Federal and North Carolina courts halted in recent years the idea that judges have authority to declare redistricting maps are illegal partisan gerrymanders because one party manipulates lines excessively to win more elections. Wednesday’s lawsuit appears to attempt to bypass those rulings in North Carolina courtrooms.

The text of the North Carolina Constitution doesn’t specifically identify a right to fair elections, although it does state that elections “shall be often held” and that “all elections shall be free.”

When combined with a clause stating the people have many other unnamed rights, the argument can be made that fair elections are also a constitutional entitlement as well, said Bob Orr, a former state Supreme Court justice and lead attorney for the plaintiffs.

“The focus and purpose behind this lawsuit is to hopefully get a positive answer that citizens do have a right to fair elections and stuffing districts with favorable voters to your side violates that right,” Orr told reporters. “What good are free elections if they’re not fair, or what good are frequent elections if they’re not fair?”

Democrats and others have accused GOP mapmakers of enacting district lines in October that pulled in and out voting blocs so Republicans have a good chance to retain veto-proof majorities in the General Assembly and made it nearly impossible for three sitting Democratic members of Congress to be reelected. All three of them chose not to seek reelection.

The lawsuit details how redrawing lines for the 6th, 13th and 14th Congressional Districts, a Wilmington-area state Senate district and Charlotte-area state House district violated the right to free elections.

The case will be heard by a three-judge panel appointed by Supreme Court Chief Justice Paul Newby. It ultimately could end up at the Supreme Court, where Republicans hold five of the seven seats and last year agreed that the state constitution did not limit the practice of drawing maps with partisan gain in mind. That ruling reversed a 2022 decision by a state Supreme Court that had a Democratic majority.

While the lawsuit seeks changes in time for the 2024 elections, resolving the case before the fall would appear to be a heavy lift.
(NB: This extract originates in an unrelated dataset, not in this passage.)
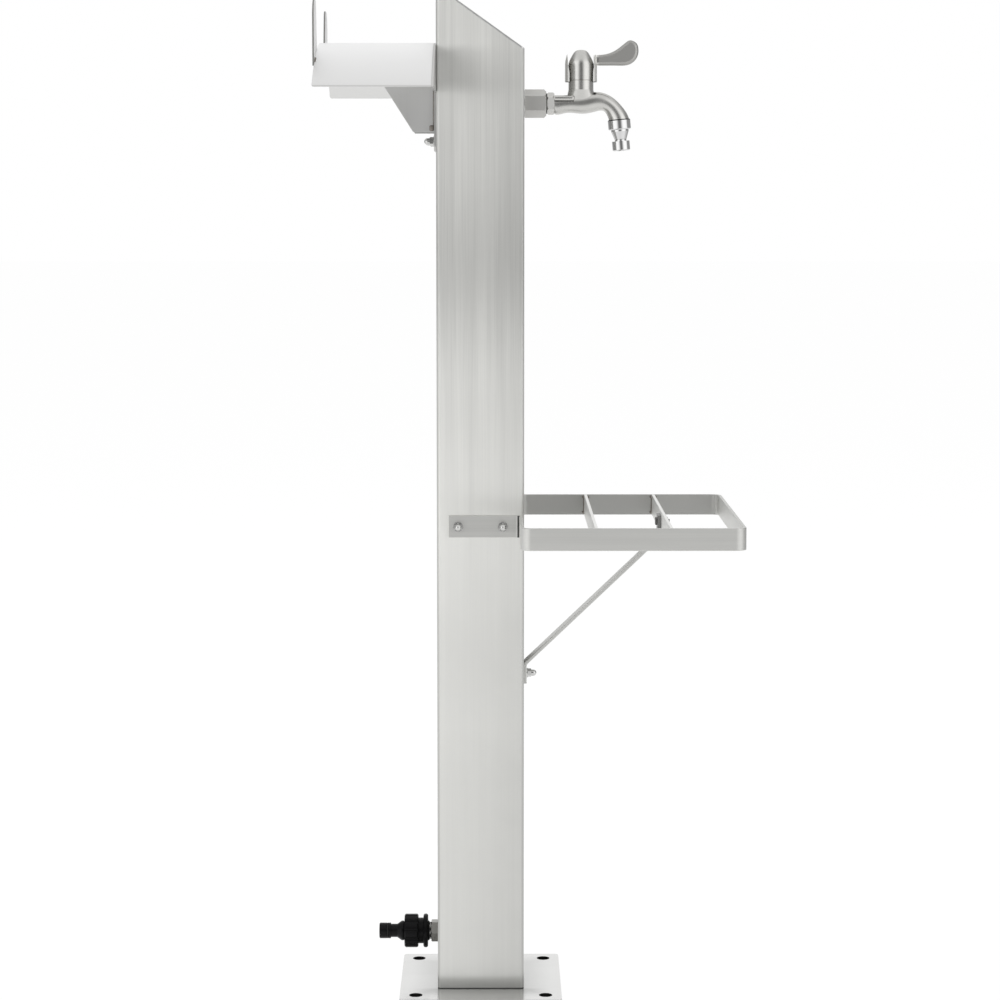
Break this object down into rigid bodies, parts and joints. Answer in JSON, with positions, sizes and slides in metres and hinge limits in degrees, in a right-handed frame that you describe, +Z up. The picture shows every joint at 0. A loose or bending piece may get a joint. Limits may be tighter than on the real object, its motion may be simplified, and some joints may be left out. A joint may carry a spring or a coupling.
{
  "type": "garden standpipe",
  "caption": "Square steel column on a bolted base plate, with a lever tap over a flat-bar shelf, an arched hose saddle behind and a low side hose inlet.",
  "frame": {"origin": "centre of the base plate's underside, on the floor", "axes": "+Z up along the column; +X towards the tap and the shelf; -X towards the hose saddle and the hose inlet"},
  "size_m": [0.383, 0.275, 0.9282],
  "materials": {
    "base_steel": "satin stainless steel plate",
    "column_steel": "stainless steel, brushed along its length",
    "cap_steel": "stainless steel, brushed",
    "stud_steel": "plain stainless steel",
    "washer_steel": "bright stainless steel",
    "nut_steel": "polished stainless steel",
    "shelf_steel": "stainless flat bar, brushed",
    "bar_steel": "stainless flat bar, brushed",
    "strut_steel": "stainless flat bar, brushed",
    "saddle_steel": "fine satin stainless sheet",
    "saddle_plate_steel": "fine satin stainless sheet",
    "gusset_steel": "fine satin stainless sheet",
    "ear_steel": "fine satin stainless sheet",
    "socket_metal": "satin nickel",
    "tap_metal": "satin chrome",
    "lever_metal": "satin chrome",
    "nozzle_chrome": "polished chrome",
    "nipple_metal": "nickel plate",
    "inner_brass": "machined brass",
    "ferrule_steel": "crimped stainless sleeve",
    "disc_ceramic": "lapped alumina",
    "seal_rubber": "black rubber",
    "hose_rubber": "reinforced rubber hose",
    "adapter_plastic": "moulded black plastic",
    "coupling_plastic": "moulded black plastic",
    "tail_plastic": "moulded black plastic"
  },
  "bodies": {
    "standpipe": {"base_plate": "base_steel", "column_tube": "column_steel", "column_cap": "cap_steel", "weld_studs": "stud_steel", "stud_washers": "washer_steel", "cap_nuts": "nut_steel", "shelf_frame": "shelf_steel", "shelf_bar_inner": "bar_steel", "shelf_bar_outer": "bar_steel", "shelf_strut": "strut_steel", "strut_screw": "nut_steel", "strut_screw_washer": "washer_steel", "strut_screw_nut": "nut_steel", "saddle_sheet": "saddle_steel", "saddle_back_plate": "saddle_plate_steel", "saddle_gusset_front": "gusset_steel", "saddle_gusset_back": "gusset_steel", "stop_ear_front": "ear_steel", "stop_ear_back": "ear_steel", "socket_washer": "washer_steel", "tap_socket": "socket_metal", "socket_lock_washer": "washer_steel", "socket_lock_nut": "inner_brass", "tap_seal": "seal_rubber", "tap_body": "tap_metal", "tap_cartridge": "inner_brass", "cartridge_o_ring": "seal_rubber", "disc_fixed": "disc_ceramic", "spout_nozzle": "nozzle_chrome", "nozzle_washer": "seal_rubber", "inlet_nipple": "nipple_metal", "inlet_lock_washer": "washer_steel", "inlet_lock_nut": "inner_brass", "coupling_adapter": "adapter_plastic", "coupling_washer": "seal_rubber", "hose_tail": "tail_plastic", "tail_o_ring": "seal_rubber", "inlet_elbow": "inner_brass", "outlet_elbow": "inner_brass", "hose_nut_lower": "inner_brass", "hose_nut_upper": "inner_brass", "hose_ferrule_lower": "ferrule_steel", "hose_ferrule_upper": "ferrule_steel", "supply_hose": "hose_rubber"},
    "tap_lever": {"lever_handle": "lever_metal", "lever_set_screw": "stud_steel", "tap_spindle": "inner_brass", "spindle_o_ring": "seal_rubber", "disc_moving": "disc_ceramic"},
    "coupling_ring": {"coupling_nut": "coupling_plastic"}
  },
  "joints": [
    {"name": "tap_lever_turn", "type": "hinge", "parent": "standpipe", "child": "tap_lever", "pos_m": [0.0923, 0, 0.85], "axis": [0, 0, 1], "range_deg": [0, 90]},
    {"name": "coupling_nut_turn", "type": "hinge", "parent": "standpipe", "child": "coupling_ring", "pos_m": [-0.0655, 0, 0.0473], "axis": [-1, 0, 0], "continuous": true}
  ]
}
Republican legislative leaders are among the lawsuit defendants. GOP lawmakers have said their maps were lawfully created by following longstanding redistricting principles and omitting the use of racial data in drawing them.

Orr, once a Republican candidate for governor but now an unaffiliated voter, said Wednesday’s lawsuit is different from partisan gerrymandering claims, which relied in part on other portions of the state constitution.

Orr said it’s not about previous arguments that one political party drew districts that set their candidates up to win a number of seats far and above the party’s percentage in the electorate. Rather, he said, it’s about protecting the rights of individual voters, who with fair elections are provided with the power to limit their government.

“When there is an intentional aggregation and apportionment of voters in a district that tilts the election toward one political party or candidate and therefore, potentially preordains the outcome of an election, then a “fair” election cannot take place and the constitutional rights of the voters have been violated,” the lawsuit reads. The lawsuit offers a three-pronged standard to determine what is a fair election.